------ Data section ------

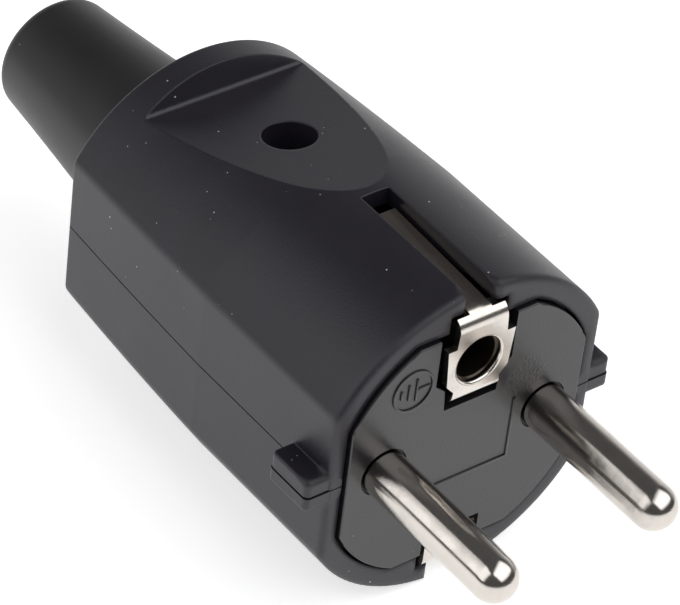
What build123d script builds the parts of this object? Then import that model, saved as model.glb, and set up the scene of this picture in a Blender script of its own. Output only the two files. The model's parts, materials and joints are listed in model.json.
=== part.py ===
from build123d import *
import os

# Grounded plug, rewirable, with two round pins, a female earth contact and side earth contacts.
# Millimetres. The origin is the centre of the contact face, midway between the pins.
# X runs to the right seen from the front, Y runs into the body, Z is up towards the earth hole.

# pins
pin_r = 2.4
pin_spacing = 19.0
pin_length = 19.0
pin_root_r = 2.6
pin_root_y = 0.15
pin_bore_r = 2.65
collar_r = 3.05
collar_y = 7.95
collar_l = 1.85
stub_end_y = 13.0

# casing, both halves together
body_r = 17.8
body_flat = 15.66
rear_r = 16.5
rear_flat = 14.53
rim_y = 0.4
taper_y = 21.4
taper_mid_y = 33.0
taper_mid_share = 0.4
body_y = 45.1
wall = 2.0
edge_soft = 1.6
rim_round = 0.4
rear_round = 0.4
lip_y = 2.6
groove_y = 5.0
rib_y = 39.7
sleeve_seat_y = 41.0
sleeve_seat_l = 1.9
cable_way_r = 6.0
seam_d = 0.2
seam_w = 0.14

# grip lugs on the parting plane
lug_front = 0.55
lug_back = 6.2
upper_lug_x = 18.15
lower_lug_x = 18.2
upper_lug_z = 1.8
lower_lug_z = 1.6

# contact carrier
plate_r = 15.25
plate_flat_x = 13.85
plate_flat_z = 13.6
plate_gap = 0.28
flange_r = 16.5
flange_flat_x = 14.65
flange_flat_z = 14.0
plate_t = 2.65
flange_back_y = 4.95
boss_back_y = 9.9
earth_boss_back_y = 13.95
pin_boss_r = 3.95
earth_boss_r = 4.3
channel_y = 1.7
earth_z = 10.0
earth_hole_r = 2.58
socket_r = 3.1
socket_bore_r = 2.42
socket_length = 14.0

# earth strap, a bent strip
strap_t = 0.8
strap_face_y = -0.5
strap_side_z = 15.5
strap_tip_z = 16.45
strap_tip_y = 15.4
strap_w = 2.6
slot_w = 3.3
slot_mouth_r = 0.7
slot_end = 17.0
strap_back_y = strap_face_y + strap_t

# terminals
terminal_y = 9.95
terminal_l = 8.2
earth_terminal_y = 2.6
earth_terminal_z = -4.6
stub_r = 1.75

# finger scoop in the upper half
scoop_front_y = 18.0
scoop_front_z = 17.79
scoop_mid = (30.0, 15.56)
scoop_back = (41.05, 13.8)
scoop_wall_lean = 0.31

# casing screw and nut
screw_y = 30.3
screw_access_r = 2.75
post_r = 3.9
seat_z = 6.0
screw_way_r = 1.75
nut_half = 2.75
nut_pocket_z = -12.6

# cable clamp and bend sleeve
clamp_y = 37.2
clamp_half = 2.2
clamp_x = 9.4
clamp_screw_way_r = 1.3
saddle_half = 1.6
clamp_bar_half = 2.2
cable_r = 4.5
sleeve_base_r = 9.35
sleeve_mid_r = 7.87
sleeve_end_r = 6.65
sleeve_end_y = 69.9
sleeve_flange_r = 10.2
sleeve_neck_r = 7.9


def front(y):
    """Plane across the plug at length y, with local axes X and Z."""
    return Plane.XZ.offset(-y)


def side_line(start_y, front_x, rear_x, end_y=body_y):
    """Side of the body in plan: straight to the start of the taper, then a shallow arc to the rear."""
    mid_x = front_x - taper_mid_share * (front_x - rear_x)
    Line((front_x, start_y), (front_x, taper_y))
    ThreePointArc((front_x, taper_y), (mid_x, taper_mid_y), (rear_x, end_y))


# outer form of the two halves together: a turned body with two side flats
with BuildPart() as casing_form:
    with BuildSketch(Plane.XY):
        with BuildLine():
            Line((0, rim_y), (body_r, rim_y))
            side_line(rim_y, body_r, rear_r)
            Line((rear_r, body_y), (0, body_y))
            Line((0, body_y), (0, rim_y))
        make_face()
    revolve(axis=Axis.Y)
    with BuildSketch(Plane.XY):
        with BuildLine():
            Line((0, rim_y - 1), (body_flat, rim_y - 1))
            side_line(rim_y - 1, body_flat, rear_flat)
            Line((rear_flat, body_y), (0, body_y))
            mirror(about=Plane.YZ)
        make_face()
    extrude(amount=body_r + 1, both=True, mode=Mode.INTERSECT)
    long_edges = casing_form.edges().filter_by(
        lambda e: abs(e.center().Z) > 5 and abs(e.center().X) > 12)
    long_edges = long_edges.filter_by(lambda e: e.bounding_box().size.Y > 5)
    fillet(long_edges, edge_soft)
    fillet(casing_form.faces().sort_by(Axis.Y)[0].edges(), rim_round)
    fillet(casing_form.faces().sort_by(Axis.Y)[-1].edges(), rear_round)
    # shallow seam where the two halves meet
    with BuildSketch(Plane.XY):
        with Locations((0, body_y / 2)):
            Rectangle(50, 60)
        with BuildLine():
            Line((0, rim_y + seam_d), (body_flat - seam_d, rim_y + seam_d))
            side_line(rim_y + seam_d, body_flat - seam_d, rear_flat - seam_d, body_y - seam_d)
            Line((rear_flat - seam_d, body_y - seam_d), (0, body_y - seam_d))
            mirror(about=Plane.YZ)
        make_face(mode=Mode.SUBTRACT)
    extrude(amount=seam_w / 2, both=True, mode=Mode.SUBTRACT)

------
------ Data section ------

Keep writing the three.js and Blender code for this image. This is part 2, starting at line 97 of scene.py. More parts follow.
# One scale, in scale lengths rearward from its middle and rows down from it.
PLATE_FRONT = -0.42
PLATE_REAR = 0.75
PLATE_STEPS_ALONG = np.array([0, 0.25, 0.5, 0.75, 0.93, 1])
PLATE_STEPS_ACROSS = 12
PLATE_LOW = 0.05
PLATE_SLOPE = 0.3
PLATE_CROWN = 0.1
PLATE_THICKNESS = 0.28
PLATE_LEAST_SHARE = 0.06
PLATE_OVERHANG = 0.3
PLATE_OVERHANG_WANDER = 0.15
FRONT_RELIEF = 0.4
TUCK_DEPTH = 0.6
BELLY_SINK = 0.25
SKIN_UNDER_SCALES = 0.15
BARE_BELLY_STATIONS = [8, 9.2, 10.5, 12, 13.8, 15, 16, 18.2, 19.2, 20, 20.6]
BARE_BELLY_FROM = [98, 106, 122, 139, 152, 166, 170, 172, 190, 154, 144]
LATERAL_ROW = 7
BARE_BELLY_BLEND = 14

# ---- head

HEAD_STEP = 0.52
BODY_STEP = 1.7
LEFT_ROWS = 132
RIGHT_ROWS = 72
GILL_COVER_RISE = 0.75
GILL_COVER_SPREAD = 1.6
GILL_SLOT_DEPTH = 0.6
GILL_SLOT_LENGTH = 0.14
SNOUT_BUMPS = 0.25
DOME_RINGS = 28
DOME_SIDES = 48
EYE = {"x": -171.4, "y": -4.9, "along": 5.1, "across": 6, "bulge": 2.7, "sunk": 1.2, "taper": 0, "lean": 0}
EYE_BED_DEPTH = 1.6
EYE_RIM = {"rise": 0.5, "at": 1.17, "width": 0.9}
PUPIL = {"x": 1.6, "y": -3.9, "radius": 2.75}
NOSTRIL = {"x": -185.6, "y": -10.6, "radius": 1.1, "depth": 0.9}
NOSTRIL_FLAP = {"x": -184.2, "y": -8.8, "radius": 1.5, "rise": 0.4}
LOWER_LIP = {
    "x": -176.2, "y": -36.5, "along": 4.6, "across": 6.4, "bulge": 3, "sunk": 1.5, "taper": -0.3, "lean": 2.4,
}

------
------ Data section ------

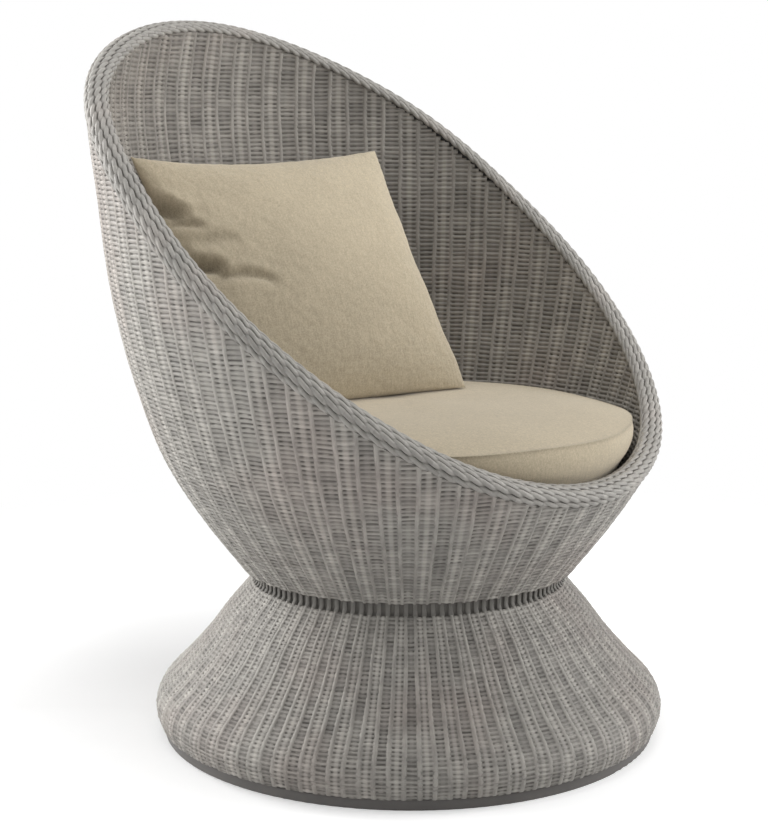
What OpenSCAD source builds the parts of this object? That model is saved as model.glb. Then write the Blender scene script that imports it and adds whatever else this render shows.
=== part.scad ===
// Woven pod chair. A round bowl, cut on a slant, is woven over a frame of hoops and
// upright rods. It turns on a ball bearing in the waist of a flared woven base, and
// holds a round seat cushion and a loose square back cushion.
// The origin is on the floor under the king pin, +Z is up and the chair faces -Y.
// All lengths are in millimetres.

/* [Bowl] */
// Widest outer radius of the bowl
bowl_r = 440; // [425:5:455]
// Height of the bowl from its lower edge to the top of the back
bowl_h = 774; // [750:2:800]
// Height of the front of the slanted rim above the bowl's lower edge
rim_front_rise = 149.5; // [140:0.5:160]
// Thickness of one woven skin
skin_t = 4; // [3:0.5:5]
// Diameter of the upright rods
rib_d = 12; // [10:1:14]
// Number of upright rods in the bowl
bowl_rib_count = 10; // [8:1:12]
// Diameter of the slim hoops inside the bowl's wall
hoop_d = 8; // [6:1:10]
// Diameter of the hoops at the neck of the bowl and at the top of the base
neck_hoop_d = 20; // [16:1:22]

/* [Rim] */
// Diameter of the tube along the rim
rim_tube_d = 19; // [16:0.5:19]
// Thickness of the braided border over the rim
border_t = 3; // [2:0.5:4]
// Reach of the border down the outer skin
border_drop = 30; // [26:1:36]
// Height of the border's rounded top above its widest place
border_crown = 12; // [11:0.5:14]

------

■ What is required
Starting at the line that holds "What build123d script", copy each line exactly and stop after the line that holds "# X runs to".

■ Answer for the task
What build123d script builds the parts of this object? Then import that model, saved as model.glb, and set up the scene of this picture in a Blender script of its own. Output only the two files. The model's parts, materials and joints are listed in model.json.
=== part.py ===
from build123d import *
import os

# Grounded plug, rewirable, with two round pins, a female earth contact and side earth contacts.
# Millimetres. The origin is the centre of the contact face, midway between the pins.
# X runs to the right seen from the front, Y runs into the body, Z is up towards the earth hole.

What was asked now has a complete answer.